Apakah kemudian ini berarti Indonesia berada pada jalur yang benar untuk menjadi negara maju? Ternyata tidak. Faktanya, di negara-negara maju, proses penurunan jumlah petani selalu diiringi dengan efisiensi budidaya melalui penggunaan teknologi dan peningkatan skala unit usaha budidaya. Secara sederhana dapat digambarkan bahwa penurunan jumlah petani diikuti dengan peningkatan rasio terhadap kepemilikan lahan atau jumlah unit ternak yang dipelihara. Di Eropa pada periode waktu tahun 1950 hingga 2000-an, kepemilikan lahan meningkat mencapai lebih dari dua kali lipat dari 10 Ha hingga 22 Ha per petani.
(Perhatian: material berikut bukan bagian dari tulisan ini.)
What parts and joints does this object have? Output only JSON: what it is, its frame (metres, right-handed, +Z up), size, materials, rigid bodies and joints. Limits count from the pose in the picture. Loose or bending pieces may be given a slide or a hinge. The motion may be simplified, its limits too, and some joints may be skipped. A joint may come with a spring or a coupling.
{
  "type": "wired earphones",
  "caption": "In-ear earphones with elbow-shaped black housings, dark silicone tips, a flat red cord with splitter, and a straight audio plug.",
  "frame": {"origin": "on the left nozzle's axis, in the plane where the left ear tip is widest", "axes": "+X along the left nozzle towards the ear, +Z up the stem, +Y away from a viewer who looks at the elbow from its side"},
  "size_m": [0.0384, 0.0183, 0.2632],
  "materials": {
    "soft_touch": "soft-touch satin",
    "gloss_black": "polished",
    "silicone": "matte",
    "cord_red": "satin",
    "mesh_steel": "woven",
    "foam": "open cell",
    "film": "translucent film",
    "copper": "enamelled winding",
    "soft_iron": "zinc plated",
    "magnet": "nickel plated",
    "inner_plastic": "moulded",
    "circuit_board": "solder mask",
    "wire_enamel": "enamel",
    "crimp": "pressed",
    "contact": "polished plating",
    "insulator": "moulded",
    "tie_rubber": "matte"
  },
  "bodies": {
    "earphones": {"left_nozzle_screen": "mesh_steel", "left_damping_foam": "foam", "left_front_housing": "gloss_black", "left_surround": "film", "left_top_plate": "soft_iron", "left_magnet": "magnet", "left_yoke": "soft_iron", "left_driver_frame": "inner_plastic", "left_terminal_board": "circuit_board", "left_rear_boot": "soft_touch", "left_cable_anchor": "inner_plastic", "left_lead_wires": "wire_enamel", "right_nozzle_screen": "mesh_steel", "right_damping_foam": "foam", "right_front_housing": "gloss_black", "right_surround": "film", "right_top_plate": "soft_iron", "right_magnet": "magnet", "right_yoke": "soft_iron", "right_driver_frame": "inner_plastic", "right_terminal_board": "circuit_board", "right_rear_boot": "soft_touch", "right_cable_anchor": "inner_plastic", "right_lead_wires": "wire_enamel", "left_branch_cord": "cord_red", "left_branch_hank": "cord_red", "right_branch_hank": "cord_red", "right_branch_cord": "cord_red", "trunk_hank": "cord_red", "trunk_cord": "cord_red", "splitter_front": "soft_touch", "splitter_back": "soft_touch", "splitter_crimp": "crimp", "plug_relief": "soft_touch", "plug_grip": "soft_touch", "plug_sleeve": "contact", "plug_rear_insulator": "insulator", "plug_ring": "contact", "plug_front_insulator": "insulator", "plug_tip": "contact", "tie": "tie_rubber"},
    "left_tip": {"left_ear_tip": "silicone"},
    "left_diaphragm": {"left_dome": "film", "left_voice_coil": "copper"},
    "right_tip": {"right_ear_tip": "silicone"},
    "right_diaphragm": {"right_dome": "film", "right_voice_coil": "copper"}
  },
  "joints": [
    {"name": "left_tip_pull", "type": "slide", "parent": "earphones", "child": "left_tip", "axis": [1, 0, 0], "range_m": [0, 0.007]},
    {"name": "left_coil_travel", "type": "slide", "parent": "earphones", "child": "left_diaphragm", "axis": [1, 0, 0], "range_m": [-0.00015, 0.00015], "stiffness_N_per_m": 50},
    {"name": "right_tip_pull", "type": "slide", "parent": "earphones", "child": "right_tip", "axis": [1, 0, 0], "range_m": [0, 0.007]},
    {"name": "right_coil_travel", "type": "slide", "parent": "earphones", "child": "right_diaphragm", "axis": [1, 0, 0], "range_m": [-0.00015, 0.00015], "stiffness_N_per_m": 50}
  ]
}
Ini menunjukkan bahwa penurunan 40% jumlah petani ternyata diikuti dengan peningkatan skala usahanya hingga lebih dari 100%. Sementara itu, negara-negara di Asia mengalami trend penurunan rasio kepemilikan lahan dari sekitar 5 Ha menjadi kurang lebih 1 Ha dari tahun 1950 hingga 2000. Di sektor peternakan, kenaikan rasio kepemilikan ternak juga sebanding dengan peningkatan rasio kepemilikan lahan. Kepemilikan sapi di Eropa meningkat hingga rata-rata 5 kali lipat dari periode 1960 hingga 2010. Bahkan, peningkatan rasio kepemilikan ternak menjadi indikator penting pertumbuhan ekonomi. Hal ini dibuktikan dengan korelasi positif antara kenaikan rasio kepemilikan ternak dan kenaikan pendapatan per kapita (GDP) di Eropa dan Amerika Utara.
Evaluasi kebijakan
Lalu bagaimana dengan Indonesia? jika dilihat sejak tahun 1950 hingga periode sensus pertanian 2013, trend jumlah petani sebenarnya meningkat seiring dengan trend pertumbuhan penduduk. Ini sejalan dengan pengalaman banyak negara berkembang di dunia. Namun demikian, pada periode 2003 hingga 2013 Indonesia semestinya cukup berbangga karena terjadi trend penurunan jumlah petani seiring dengan pertambahan jumlah penduduk. Sayangnya penurunan jumlah petani tersebut tidak diikuti dengan peningkata skala usaha. Pada sektor pertanian, rata-rata kepemilikan lahan petani yang sebelum mencapai 0.9 Ha di tahun 1982 ternyata turun menjadi 0.3 Ha (di pulau Jawa) pada tahun 2013. Artinya rasio jumlah petani terhadap skala unit budidaya menurun. Ini artinya jumlah petani gurem bertambah.
Sementara itu rasio kepemilikan sapi potong juga mengalami penurunan yang cukup tajam. Pada tahun 1995, rasio kpemilikan sapi potong nasional mencapai 3,5 ekor per rumah tangga peternak namun pada tahun 2013 telah menjadi tidak lebih dari 2 ekor per rumah tangga peternak. Sebagai penyedia komoditas strategis nasional yaitu daging sapi, data penurunan rasio kepemiIikan ini menunjukkan bahwa pembangunan peternakan Indonesia tidak pernah serius menyentuh pada tingkatan efisiensi budidaya. Kebijakan pemerintah belum mampu menjadi daya dorong motivasi untuk meningkatkan rasio kepemilikan ternak yang mencerminkan skala usaha ekonomis.
Dengan demikian, nampaknya perlu kerendahan hati untuk menggeser sedikit sudut pandang terhadap data. Jika selama ini penurunan jumlah petani dianggap sebagai kelemahan sehingga diperlukan kebijakan pemerintah untuk meningkatkan jumlah petani. Para pengambil kebijakan tampaknya perlu sedikit menganalisis untuk melihat bahwa kelemahan sektor budidaya kita bukan pada penurunan jumlah petani namun lebih pada kecilnya skala usaha. Komoditas daging sapi bisa menjadi bahan pelajaran bagi pengambil kebijakan. Skala usaha yang kecil dan budidaya yang tidak efisien menjadi faktor pemicu keterbatasan pasokan yang berakibat pada kenaikan harga daging. Tanpa adanya kesadaran akan pentingnya skala usaha optimal, gonjang-ganjing kenaikan harga dan keterbatasan pasokan akan selalu berulang setiap tahun. Selain itu, skala usaha yang tidak optimal pada akhirnya hanya akan menambah angka kemiskinan di Nusantara.